A draft to work from
COP30 President do Lago kicked off Tuesday's action with a proposal that had 21 options for negotiators on four sticky and interrelated issues.
While the options in the draft text "are a first step, what's required now is to eliminate the options that add to delay and ignore the urgency of action," said Jasper Inventor, deputy program director of Greenpeace International.
Tuesday was also a day for speeches from high-level ministers.
Sophie Hermans, the Netherlands' deputy prime minister, said "the transition is no longer about setting targets. It is about executing them. And execution requires realism, planning and the ability to adjust when circumstances change."
Pressure grows to reach an agreement
The documents ask leaders to hash out many aspects of a potential agreement by Wednesday so that much is out of the way before the final set of decisions Friday, when the conference is scheduled to end. Climate summits routinely go past their last day as nations have to balance domestic concerns with the major shifts needed to cut greenhouse gas emissions.

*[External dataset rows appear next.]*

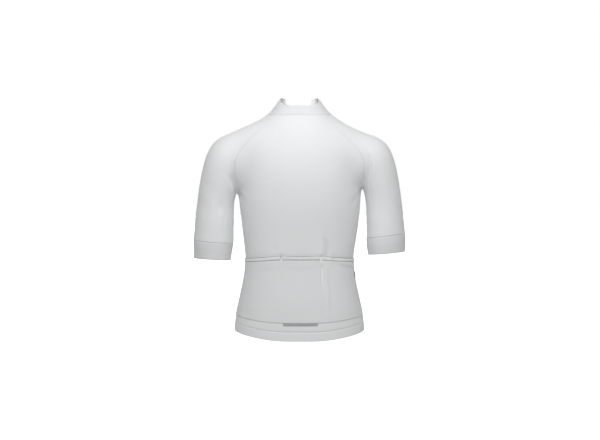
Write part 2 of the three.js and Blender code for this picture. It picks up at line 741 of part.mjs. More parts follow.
function add(name, geometry, kind) {
  const places = geometry.getAttribute("position");
  for (let i = 0; i < places.count; i += 1) {
    const p = uneven(new THREE.Vector3().fromBufferAttribute(places, i));
    places.setXYZ(i, p.x, p.y, p.z);
  }
  const mesh = new THREE.Mesh(geometry, MATERIALS[kind]);
  mesh.name = name;
  group.add(mesh);
}

function addPanel(name, { points, normals }, thickness, kind, wraps = false, first = SEAM_GAP / 2) {
  add(name, wall(trimmed(points, wraps, first), normals, -thickness, 0, wraps), kind);
}

addPanel("back_panel", back, CLOTH, "knit");
addPanel("front_right", front, CLOTH, "knit");
addPanel("front_left", flipGrid(front), CLOTH, "knit");
addPanel("collar", collar, BAND, "band");
addPanel("hem_band", hem, BAND, "band");

for (const { name, side, cuffEdge, cuffSlope } of SLEEVES) {
  const flip = (points) => (side < 0 ? points.map((row) => row.map(mirrored)) : points);
  const sleeve = withNormals(flip(sleevePoints(cuffEdge + CUFF_HEIGHT, cuffSlope)));
  const cuff = withNormals(flip(cuffPoints(cuffEdge, cuffSlope)));
  addPanel("sleeve_" + name, sleeve, CLOTH, "knit", true, SLEEVE_TRIM);
  addPanel("cuff_" + name, cuff, BAND, "band", true);
}

const topRow = POCKET_ROWS.high - POCKET_ROWS.low;
for (const { name, skin } of POCKETS) {
  const body = patch(skin, [0, topRow - POCKET_ELASTIC], [0, POCKET_COLUMNS]);
  const elastic = patch(skin, [topRow - POCKET_ELASTIC, topRow], [0, POCKET_COLUMNS]);
  addPanel("pocket_" + name, body, CLOTH, "knit");
  const edge = wall(trimmed(elastic.points), elastic.normals, ELASTIC.low, ELASTIC.high);
  add("pocket_edge_" + name, edge, "band");
}

function addOverlay(name, panel, { rows, columns, thickness }, kind) {
  const { points, normals } = patch(panel, rows, columns);
  add(name, wall(points, normals, OVERLAY_GAP, OVERLAY_GAP + thickness), kind);
}
addOverlay("reflective_strip", back, STRIP, "reflective");
addOverlay("side_tab", POCKETS[2].skin, SIDE_TAB, "label");

for (const [side, flip] of [["right", (grid) => grid], ["left", flipGrid]]) {
  const [tapeSide, coilSide] = [flip(tape), flip(coil)];
  add("zip_tape_" + side, wall(tapeSide.points, tapeSide.normals, TAPE.low, TAPE.high), "tape");
  add("zip_coil_" + side, wall(coilSide.points, coilSide.normals, COIL.low, COIL.high), "coil");
}

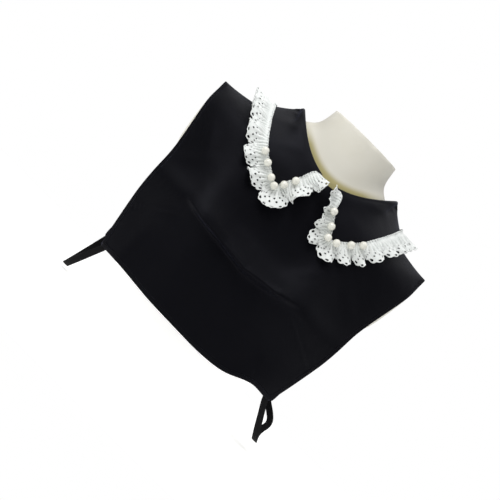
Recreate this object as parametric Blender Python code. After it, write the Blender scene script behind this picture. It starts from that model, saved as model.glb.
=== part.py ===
"""A half-shirt collar with a gathered lace edge and pearls, worn on a bust form.

Metres, +Z up and the front towards -Y. The origin is the middle of the form's flat underside.
"""

from collections import namedtuple
from math import cos, exp, pi, radians, sin

import bmesh
import bpy
from mathutils import Vector

for leftover in list(bpy.data.objects):
    bpy.data.objects.remove(leftover)

# Driving sizes of the form
SHOULDER_HALF = 0.168  # from the middle to the end of the shoulder's top line
SHOULDER_TIP_Z = 0.303
CREST_CURVE = 1.5  # how hollow the top line runs from the neck to the tip
APEX_X = 0.088
APEX_SPREAD = 0.034

# Driving sizes of the neckline, where the collar is sewn to the panels
NECK_HALF = 0.076
NECK_FRONT = 0.066
NECK_BACK = 0.058
NECK_FRONT_Z = 0.299
NECK_SIDE_Z = 0.322
NECK_BACK_Z = 0.332

# Cloth, seams and what is sewn on
CLOTH = 0.0015
SEAM = 0.0003
SHOULDER_SEAM = 0.016  # of the first section's way down, a fraction of a millimetre
COLLAR_CLOTH = 0.0016
LACE_WALL = 0.0010
PEARL_RADIUS = 0.005
STRAP_WIDTH = 0.009
STRAP_WALL = 0.0012
BUTTON_RADIUS = 0.0055
BUTTON_WALL = 0.0022
BUTTON_TAPER = 0.92

# Columns across each quarter: those that start on the neckline, then those on the shoulder
NECK_STEPS = 6
SHOULDER_STEPS = 8
NECK_COLUMN = NECK_STEPS / (NECK_STEPS + SHOULDER_STEPS)
NECK_SHARE = NECK_HALF / SHOULDER_HALF
COLUMNS = [i / (NECK_STEPS + SHOULDER_STEPS) for i in range(NECK_STEPS + SHOULDER_STEPS + 1)]

FRONT = -1
BACK = 1

# The form's sections, from under the neckline down to the base. Heights are at the middle of the
# front, the middle of the back and the side; bust is how far the apex stands out of the section.
Section = namedtuple("Section", "name front_z back_z side_z half_width front back roundness bust")
SECTIONS = [
    Section("upper chest", 0.284, 0.312, 0.292, 0.1735, 0.072, 0.064, 1.8, 0.000),
    Section("collar bone", 0.262, 0.285, 0.272, 0.1750, 0.079, 0.072, 2.2, 0.002),
    Section("arm cap", 0.235, 0.250, 0.245, 0.1715, 0.084, 0.078, 2.4, 0.006),
    Section("above the bust", 0.208, 0.211, 0.212, 0.1660, 0.088, 0.080, 2.4, 0.016),
    Section("bust slope", 0.190, 0.190, 0.190, 0.1500, 0.090, 0.079, 2.2, 0.030),
    Section("bust", 0.170, 0.170, 0.170, 0.1390, 0.092, 0.077, 2.2, 0.040),
    Section("under the bust", 0.150, 0.150, 0.150, 0.1340, 0.090, 0.075, 2.2, 0.036),
    Section("ribs", 0.128, 0.128, 0.128, 0.1290, 0.088, 0.074, 2.2, 0.020),
    Section("lower ribs", 0.100, 0.100, 0.100, 0.1220, 0.086, 0.073, 2.2, 0.004),
    Section("above the waist", 0.060, 0.060, 0.060, 0.1140, 0.082, 0.073, 2.2, 0.000),
    Section("waist", 0.025, 0.025, 0.025, 0.1095, 0.079, 0.073, 2.2, 0.000),
    Section("base", 0.000, 0.000, 0.000, 0.1080, 0.078, 0.073, 2.2, 0.000),
]
LAST = len(SECTIONS)
FORM_DOWN = [0, 1 / 3, 2 / 3, 1, 1.5, 2, 3, 4, 4.5, 5, 5.5, 6, 6.5, 7, 8, 9, 10, 11, LAST]

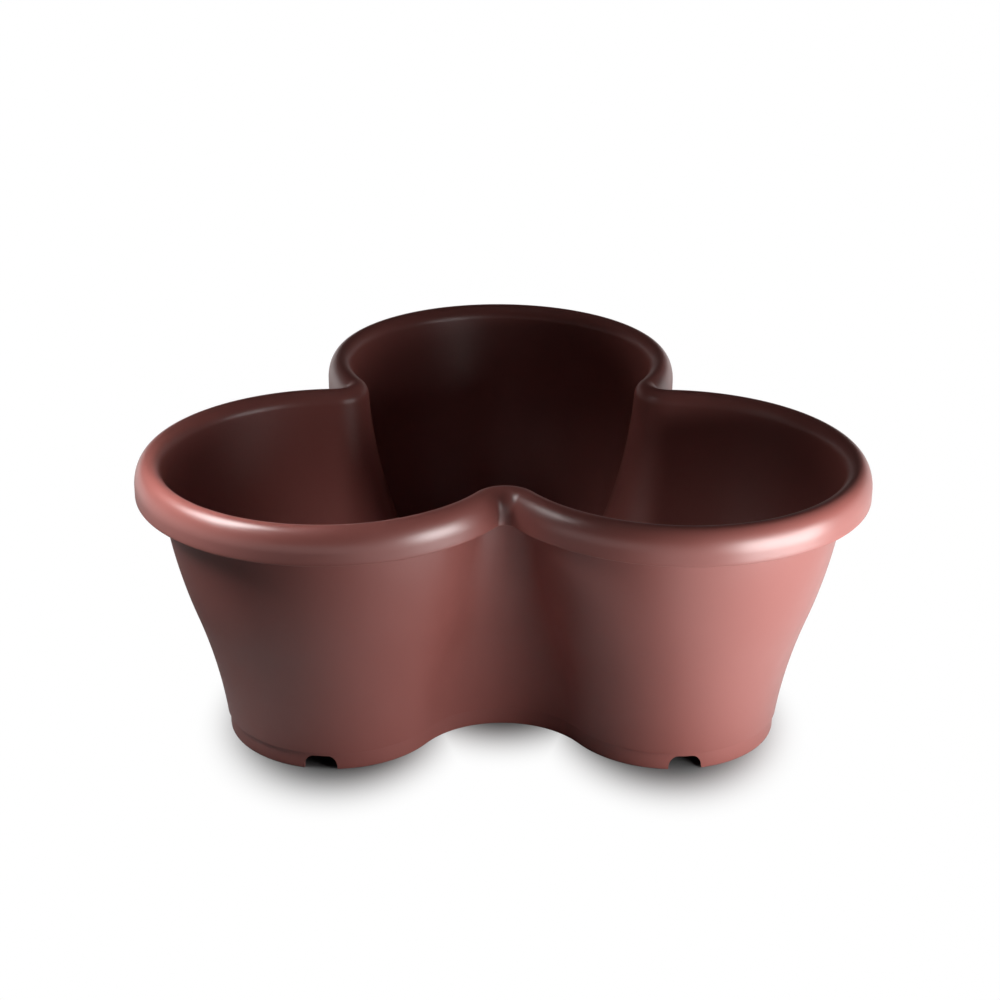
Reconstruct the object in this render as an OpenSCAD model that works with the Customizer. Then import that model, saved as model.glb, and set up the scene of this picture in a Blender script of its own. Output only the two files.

Brazil President Luiz Inácio Lula da Silva was scheduled to return to Belem on Wednesday and the deadline may be timed for him to push parties together or celebrate some kind of draft agreement, observers said.
But many don't think countries will actually be ready with everything Brazilian leaders have asked for by then. That timeline is "pretty ambitious," said Alden Meyer, a senior associate at climate think tank E3G.
Still, Brazil's guidance for the summit, called COP30, has raised hopes for significant measures to fight global warming, which could range from a road map to move away from fossil fuels like oil and coal to more money to help nations build out clean energies like wind and solar.
"There are important concessions we expect from all sides," do Lago said Monday evening. "It is said you have to give to receive."